Martellus Bennett (no relation) is best known for his fine performance on HBO's Hard Knocks and his ability to rhyme "Romo" with "homo." Now he's a blogger....and he is awesome at it.
The Dallas Morning News has turned their "Cowboy Insider" blog over to the second-year tight end, which might be the great business decision they've ever made. His first post ever was on April Fool's Day and he chose to open with the story of a buddy who found himself on a date with a woman who was not as attractive as he remembered when he first asked her out. Dilemma!

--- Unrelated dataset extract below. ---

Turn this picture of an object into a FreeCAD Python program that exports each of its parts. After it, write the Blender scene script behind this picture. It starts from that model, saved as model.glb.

Instead of leaving he orders popcorn, sour patches and two big 44oz drinks and proceeds into the movie finds them a seat and begins to sip his drink. He watches the previews and tells her that they need to go see one of the future movies in the previews if they ever go to the movie together again and smiles. Then he goes "man this is some strong stuff it is going straight threw me I have to go to the restroom". Gets up and walks all the way to his car gets in it starts it and leaves. Hahaha. Didn't tell her bye or anything just left. Now that's funny but is truly messed up.

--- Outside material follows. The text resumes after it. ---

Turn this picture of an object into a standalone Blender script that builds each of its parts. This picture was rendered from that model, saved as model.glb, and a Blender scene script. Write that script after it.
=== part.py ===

Yes. Yes, it is. But Marty B assures us he would have handled it differently.
And that comes to WWMBD which stands for What Would Marty B Do? Now if I were in this situation I would have handled it differently, first I would have said I wasn't feeling well the moment I saw her, that wouldve set me up to be sick at any time. Then I would've order some of the same snacks and made sure I got nachos because we all know how they can upset a stomach. Then I would've went in the movie and began to live it up during the previews while destroying all the snacks. Next I woulda been like man those nachos got my stomach churning I need to use the restroom. This is awesome at this point I'm laughing in my head. Then I would leave the theater, go wherever while texting her the whole time like I was in the bathroom. Then I would return towards the end of the movie. That's perfect I must say this is the way to go about it. Hahahaha.
OMG, that frickin' genius. The next day he takes a shot at Mel Kiper Jr., because obviously no human could watch that much game film, but that was just a warmup for this:
I believe in aliens. I've actually seen four or five of them in my lifetime. Although they aren't as smart as everyone seems to think. I played one in monopoly, checkers, and chess and I destroy him/her couldn't really tell which it was so I'm just going to call it It.
Oh. I did not see that coming. He then goes on to compete in some sort of Alien vs. Marty decathlon, a sporting contest that he may believe actually happened. Fortunately, he brings things back to Earth (see what I did there?) with today's post...
Man what do you do if your chic farts?It doesn't seem as if women should fart. I was walking in the grocery store in the chips and dips aisle. This lady was walking in front of me pushing her cart she stopped to pick up some pringles and let one rip. Sounded like a growl and and a motor but smelt like a dead carcus. OMG! Now I knew it wasn't me LOL and we were the only two people on the aisle. She just smiled and kept walking like nothing happened the smell followed her. I swear I could see it like smoke out of a train just nasty.